The victim contacted local security company Reaction Unit South Africa (RUSA) for assistance when he realised he had been tricked.
According to the victim, he was taken to a mud house, where a voice instructed the victim to hand over R2 300 to the sangoma to purchase camel’s milk, an ostrich egg and five Zulu chickens.
On his second visit, the victim was allegedly asked to hand over R65 000 in cash for R22 million in return. “The victim proceeded to the bank and withdrew the cash before handing it over to the sangoma, who kept it in front of the makeshift dwelling for a blessing,” Balram said.
It is believed after a few more visits to the sangoma, the victim was asked for more money for rituals he had to fulfill, one of which included a final ceremony involving lion skins believed to be about R200 000 and only obtainable in Botswana.
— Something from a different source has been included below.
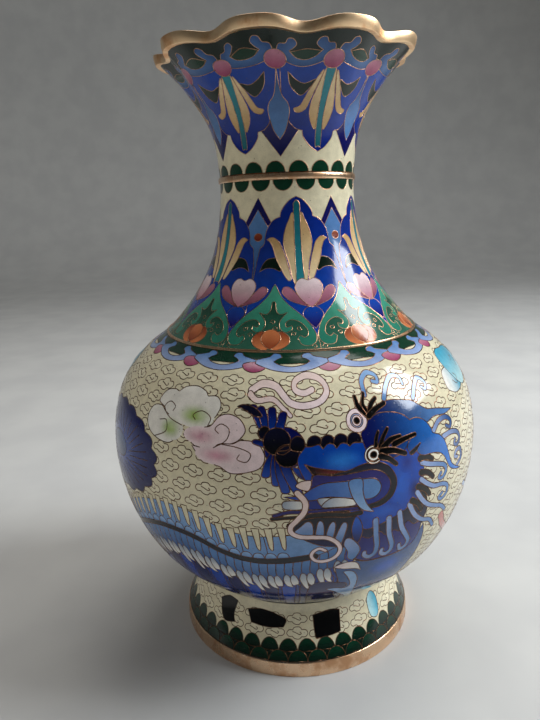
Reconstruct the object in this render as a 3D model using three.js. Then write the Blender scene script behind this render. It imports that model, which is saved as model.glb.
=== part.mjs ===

Balram said: “The victim started to grow suspicious when he received a call from the sangoma stating that he had made the purchase, however he needed more cash to bribe border authorities to allow him back into the country. At this stage, the victim realised that he had been conned, and his attempts to contact the sangoma had failed. The victim admitted to handing over several smaller amounts of cash to the sangoma to perform other rituals.”
He added RUSA would like to caution the public on getting involved in “get rich quick” schemes, as several people have lost their hard-earned money to fraudulent sangomas and herbalists who promised extravagant wealth.
According to him, over the past few months RUSA has been contacted by several people who had been conned in this manner. One woman handed over R1.1 million rand in cash after she was promised R55 million in return.